Era común ver algunos grupos, tanto de cubanos como de españoles, que se diseminaban por el parque sin una precisa ubicación diaria.

En los compuestos por españoles mayoreaban toreros 'de poca monta' que infructuosamente trataban de triunfar en Cuba y cómicos 'de la legua', generalmente sin contrata.

Entre los transeúntes errantes figuraban 'personajes' de las clases marginales de la sociedad habanera de fines del siglo XIX, entre los que destacaban borrachos callejeros y rateros, estos último a la caza de los 'durmientes bajo la luna', para llevarles los sombreros, que vendidos luego producían algunos centavos, o robarles los zapatos, una operación más difícil y arriesgada.

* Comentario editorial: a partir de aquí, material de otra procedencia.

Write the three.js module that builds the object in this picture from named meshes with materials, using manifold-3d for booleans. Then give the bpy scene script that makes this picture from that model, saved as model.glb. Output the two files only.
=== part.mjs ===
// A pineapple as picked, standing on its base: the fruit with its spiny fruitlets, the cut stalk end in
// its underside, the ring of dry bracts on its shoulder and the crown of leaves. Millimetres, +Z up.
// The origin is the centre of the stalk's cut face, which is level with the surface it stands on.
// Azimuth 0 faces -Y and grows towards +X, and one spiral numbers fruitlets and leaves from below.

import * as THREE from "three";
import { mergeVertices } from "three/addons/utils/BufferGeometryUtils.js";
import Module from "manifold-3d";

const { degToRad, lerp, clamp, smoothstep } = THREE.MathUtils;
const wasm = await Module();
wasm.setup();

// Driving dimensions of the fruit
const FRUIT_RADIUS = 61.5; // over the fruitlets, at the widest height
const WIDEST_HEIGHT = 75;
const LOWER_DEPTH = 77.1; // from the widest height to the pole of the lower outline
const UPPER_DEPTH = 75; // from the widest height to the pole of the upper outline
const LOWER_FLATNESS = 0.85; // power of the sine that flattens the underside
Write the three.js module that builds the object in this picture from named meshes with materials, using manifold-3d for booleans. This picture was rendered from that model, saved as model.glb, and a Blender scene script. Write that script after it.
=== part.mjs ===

Habitual resultaba en esa época, que otros grupos bien diferenciados se dieran cita en diversos lugares próximos al Parque Central para también debatir, compartir ideas y polemizar.

Por ejemplo, alrededor año 1888, los redactores de los semanarios La Habana Elegante y El Fígaro, fundaron en el primer piso de la calle San Rafael, entre Prado y Consulado, el Braseri-Club, en el que se reunían habitualmente periodistas y escritores.

Otra tertulia cercana era la del balcony del teatro Tacón, que regularmente terminaba en acaloradas discusiones, entre críticas a las obras representadas y a los actores, alternadas con chismes de la farándula que nada tenían que ver con la puesta en escena.

CONCLUIDA LA VELADA

A las cinco de la mañana, cuando los panaderos concluían su labor, ataviados con pantalón, alpargatas, una simple camiseta y toalla al hombro, bajaban por el Prado hasta la Punta para tomar un confortante baño de mar, y comenzaba en el Parque Central el 'desfile en retirada' de tanto trasnochador.

Unos iban a sus casas, otros a la Plaza del Polvorín a comer churros o pescados, algunos desayunaban el café de Gumersindo, en Ánimas y Monserrate, mientras los menos iban a trabajar, apurando el paso para tomar el primer carro del tranvía, tirado entonces por caballos.

Unos cuantos tertulios del Parque Central marchaban a la Bodega de Alonso, una taberna barata ubicada en la esquina de Prado y Neptuno, cuyos dueños era dos ricos españoles, padre y tío de Alonso Álvarez de la Campa, uno de los ocho estudiantes de medicina injustamente fusilados por el gobierno colonial español el 27 de noviembre de 1871.

Precisamente en los jardines del Parque Central, además de las 28 palmas en alusión al día del natalicio del Héroe Nacional cubano, José Martí, están ocho simbólicas tumbas en forma de jardineras, con las cuales se rinde permanente tributo a aquellos jóvenes vilmente sacrificados en la flor de sus vidas.

El tiempo ha pasado pero, como antaño, aún es posible ver desde horas tempranas en el recién remozado Parque Central grupos de personas, disímiles y dispersos, que comparten animadas charlas, polemizan sobre algún tema de actualidad, predominantemente el beisbol, disputan en medio del bullicio citadino una partida de ajedrez, degustan sin recato un licor o están inmersos en algún arriesgado lance de amor.

En esa conjunción de casi siglo y medio está la verdadera valía del Parque Central, porque nada sería del emblemático si faltara en ellos la gente que los convierte en suyos y les da vida.